Kredyt Raz Dwa to wakacyjna propozycja Banku Pocztowego, wspierana kampanią telewizyjną. Oprocentowanie nominalne wynosi od 15 do 20 proc., w zależności od innych parametrów kredytu. Prowizja to z kolei koszt 4 lub 5 proc. Wysokość tej opłaty uzależniona jest od posiadania rachunku w Banku Pocztowym. Z okazji wakacji obniżona została stawka ubezpieczeniowa dla kredytów do 30 tys. zł. Promocja potrwa do 31 sierpnia. Klienci mogą skorzystać z oferty w placówkach bankowych, urzędach pocztowych oraz za pośrednictwem infolinii. Dużym atutem jest błyskawiczna odpowiedź w przypadku złożenia wniosku on-line. Decyzja kredytowa zapada w ciągu kilku minut, pod warunkiem, że korzystamy z bankowości elektronicznej.

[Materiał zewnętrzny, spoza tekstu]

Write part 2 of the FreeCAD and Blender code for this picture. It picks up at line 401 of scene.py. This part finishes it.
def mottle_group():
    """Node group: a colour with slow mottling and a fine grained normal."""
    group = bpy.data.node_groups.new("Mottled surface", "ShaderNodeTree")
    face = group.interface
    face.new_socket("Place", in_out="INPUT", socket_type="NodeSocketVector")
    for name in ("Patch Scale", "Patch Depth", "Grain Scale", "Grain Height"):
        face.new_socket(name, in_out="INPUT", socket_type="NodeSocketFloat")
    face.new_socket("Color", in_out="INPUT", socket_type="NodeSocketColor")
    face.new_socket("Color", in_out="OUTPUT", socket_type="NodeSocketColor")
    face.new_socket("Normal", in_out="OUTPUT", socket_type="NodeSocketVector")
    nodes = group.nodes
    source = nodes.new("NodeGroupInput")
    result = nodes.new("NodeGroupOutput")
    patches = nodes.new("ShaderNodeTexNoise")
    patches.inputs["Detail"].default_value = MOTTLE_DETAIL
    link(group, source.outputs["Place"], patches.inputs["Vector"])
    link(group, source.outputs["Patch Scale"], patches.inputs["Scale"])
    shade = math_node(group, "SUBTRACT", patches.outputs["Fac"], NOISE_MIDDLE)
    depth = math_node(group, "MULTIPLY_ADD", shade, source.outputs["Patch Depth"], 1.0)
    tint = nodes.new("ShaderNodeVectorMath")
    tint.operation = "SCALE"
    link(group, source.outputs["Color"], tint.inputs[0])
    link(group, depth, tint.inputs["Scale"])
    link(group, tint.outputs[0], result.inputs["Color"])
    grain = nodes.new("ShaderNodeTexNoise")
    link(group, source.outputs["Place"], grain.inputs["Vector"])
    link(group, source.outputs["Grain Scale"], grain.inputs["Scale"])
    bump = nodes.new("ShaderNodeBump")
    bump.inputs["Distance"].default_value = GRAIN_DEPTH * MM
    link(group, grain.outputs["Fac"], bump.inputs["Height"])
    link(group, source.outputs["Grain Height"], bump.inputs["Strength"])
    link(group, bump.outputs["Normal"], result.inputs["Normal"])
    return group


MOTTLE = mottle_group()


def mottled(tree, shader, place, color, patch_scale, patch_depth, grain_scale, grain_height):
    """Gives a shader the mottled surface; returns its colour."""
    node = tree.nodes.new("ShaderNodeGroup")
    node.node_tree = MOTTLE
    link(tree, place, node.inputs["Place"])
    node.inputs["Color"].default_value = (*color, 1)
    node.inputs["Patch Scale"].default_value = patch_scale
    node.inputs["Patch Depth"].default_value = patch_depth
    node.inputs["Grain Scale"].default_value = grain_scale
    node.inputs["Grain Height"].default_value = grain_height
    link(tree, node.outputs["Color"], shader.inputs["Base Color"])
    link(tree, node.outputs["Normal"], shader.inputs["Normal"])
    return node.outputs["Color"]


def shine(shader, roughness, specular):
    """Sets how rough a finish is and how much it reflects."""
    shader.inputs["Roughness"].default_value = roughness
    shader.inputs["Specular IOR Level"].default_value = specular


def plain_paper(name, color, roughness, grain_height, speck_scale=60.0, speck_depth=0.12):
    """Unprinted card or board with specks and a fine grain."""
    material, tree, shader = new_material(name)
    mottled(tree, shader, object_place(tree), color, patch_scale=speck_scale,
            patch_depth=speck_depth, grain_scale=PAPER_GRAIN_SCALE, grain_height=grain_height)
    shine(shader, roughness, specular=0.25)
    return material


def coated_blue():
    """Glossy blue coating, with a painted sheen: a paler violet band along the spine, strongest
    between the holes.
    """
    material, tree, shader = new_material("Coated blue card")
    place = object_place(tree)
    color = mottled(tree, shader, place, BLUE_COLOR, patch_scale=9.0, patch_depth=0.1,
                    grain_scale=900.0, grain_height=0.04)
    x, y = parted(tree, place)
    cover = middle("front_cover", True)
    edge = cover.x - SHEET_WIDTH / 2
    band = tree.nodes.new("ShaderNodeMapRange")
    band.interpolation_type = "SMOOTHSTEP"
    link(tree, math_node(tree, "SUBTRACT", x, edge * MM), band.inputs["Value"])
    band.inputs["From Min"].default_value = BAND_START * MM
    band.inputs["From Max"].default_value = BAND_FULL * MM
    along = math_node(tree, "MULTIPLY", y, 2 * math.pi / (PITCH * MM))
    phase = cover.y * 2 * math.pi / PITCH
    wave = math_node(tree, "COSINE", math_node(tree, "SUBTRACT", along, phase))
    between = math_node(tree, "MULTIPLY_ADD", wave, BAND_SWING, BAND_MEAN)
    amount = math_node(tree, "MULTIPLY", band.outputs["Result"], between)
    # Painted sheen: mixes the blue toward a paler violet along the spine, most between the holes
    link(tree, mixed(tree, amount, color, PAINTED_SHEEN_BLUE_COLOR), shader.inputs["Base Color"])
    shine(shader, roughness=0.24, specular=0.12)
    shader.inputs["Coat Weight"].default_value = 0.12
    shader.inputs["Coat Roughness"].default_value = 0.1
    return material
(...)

Raiffeisen Bank przygotował promocję krótszą, ale ciekawą pod względem promocji. „Kredyty gotowe do wzięcia” t o oferta mająca przyciągnąć klientów przede wszystkim prostą konstrukcją i klarownymi kryteriami przyznawania. Potencjalny kredytobiorca może wybrać jeden z czterech wariantów kredytu. Przykładowo, najtańsza opcja to 10 tys. zł na 2 lata spłaty z oprocentowaniem 9 proc. Analogicznie druga oferta to 20 tys. zł, ze spłata rozłożoną na 3 lata i oprocentowaniem nominalnym na poziomie 10 proc. Zgodnie z ta konstrukcją klienci mogą także pożyczyć 30 i 40 tys. zł. Atuty tej promocji to brak prowizji i konieczności zakładania rachunku. RRSO w poszczególnych wariantach wynosi od 14 do 18,15 proc. w skali roku.
Pierwsze oznaki wskazują na to, że wakacyjny trend promocji pożyczek gotówkowych nie ulegnie zmianie. Pozostaje wyczekiwać kolejnych ofert banków reklamowanych niską ratą bądź brakiem prowizji. Nie wszyscy jednak myślą o gotówkach, kiedy do pozyskania są jeszcze klienci myślący o kredytach hipotecznych. Chociaż nikt tak naprawdę nie wie, na ile realnie zmieni rynek rekomendacja T, jednak nikt nie chce ryzykować – zarówno banki, jak i klienci.